Le Domaine de Lorient, l'art de la biodiversité dans les vignes !

Le Domaine de Lorient, l'art de la biodiversité dans les vignes !

Sur les hauteurs du Saint-Péray granitique et sauvage, les jeunes vignes du Domaine de Lorient respirent la vigueur et l’énergie, tout à l’image de ceux qui les travaillent : Laure Colombo et Dimitri Roulleau-Gallais sont installés dans ce petit écrin de nature depuis 2014. « L’exploitation compte 18 ha, quasiment d’un seul tenant, dont 6 ha de vignes, essentiellement à Saint-Péray mais aussi Cornas et Saint-Romain-de-Lerps, explique la jeune femme. Le vignoble, majoritairement mécanisable, est conduit en bio. Nous travaillons les sols le moins possible… Plus largement, nous essayons d’avoir une démarche la plus favorable possible à la biodiversité. »

Dans les vignes, pour la plupart plantées récemment, un rang sur deux est naturellement enherbé, l’autre revêtu d’un couvert végétal. « On sème un mélange mellifère tous les 8 rangs, pour nos abeilles, ajoute Laure Colombo. Nous souhaitons aussi développer la viti-foresterie : nos parcelles sont bordées de bois ou de haies champêtres et nous comptons planter des oliviers, arbres fruitiers, frênes, corbiers et autres espèces dans les parcelles. » Et pour boucler la boucle de ce système vertueux, le Domaine de Lorient pourrait également bientôt expérimenter le maraîchage dans l’inter-rang.

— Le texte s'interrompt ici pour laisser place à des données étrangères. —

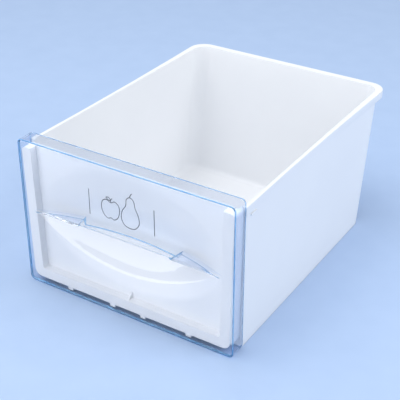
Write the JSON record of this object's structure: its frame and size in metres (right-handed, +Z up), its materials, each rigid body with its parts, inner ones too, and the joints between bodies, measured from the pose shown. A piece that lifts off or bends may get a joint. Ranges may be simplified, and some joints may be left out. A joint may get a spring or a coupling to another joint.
{
  "type": "refrigerator drawer",
  "caption": "Open-topped refrigerator crisper drawer: a tapered white tub with an overhanging rim and a clear front cover with a dished finger grip.",
  "frame": {"origin": "on the plane that the tub stands on, midway across and midway between the cover's front face and the rear of the rim", "axes": "+X across the drawer, to the right of someone who faces its rear from its front; +Y from front to rear, the way it slides in; +Z up"},
  "size_m": [0.24, 0.319, 0.166],
  "materials": {
    "white_plastic": "satin",
    "clear_plastic": "clear"
  },
  "bodies": {
    "tub": {"tub_body": "white_plastic", "tub_front": "white_plastic"},
    "cover": {"cover": "clear_plastic"}
  },
  "joints": [
    {"name": "cover_off", "type": "slide", "parent": "tub", "child": "cover", "axis": [0, -1, 0], "range_m": [0, 0.06]}
  ]
}
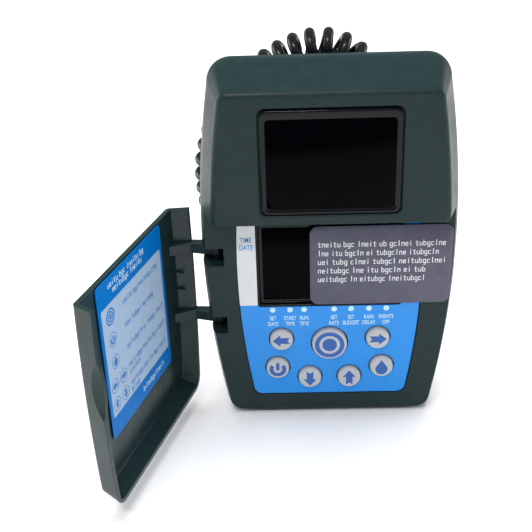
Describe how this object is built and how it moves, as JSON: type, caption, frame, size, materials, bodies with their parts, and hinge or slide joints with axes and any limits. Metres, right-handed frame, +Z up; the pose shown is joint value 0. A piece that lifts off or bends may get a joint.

Dans la pure tradition des fermes d’antan

Au Domaine de Lorient, la vigne n’est qu’une partie d’un écosystème où chaque élément interagit de manière vertueuse avec les autres. La ferme compte également, une dizaine de brebis, deux vaches, quelques cochons, des ruches et des oliviers, quelques pommiers et petits fruits, des plantes aromatiques et des légumes, avant tout en autoconsommation. Au printemps, il n’est d’ailleurs pas rare de voir quelques animaux brouter dans les rangs de vignes. 

Le couple de vignerons a également replanté quelques cépages oubliés (dureza, mondeuse). Côté Saint-Péray, le Domaine propose deux cuvées, l’une à dominante marsanne, l’autre en roussanne.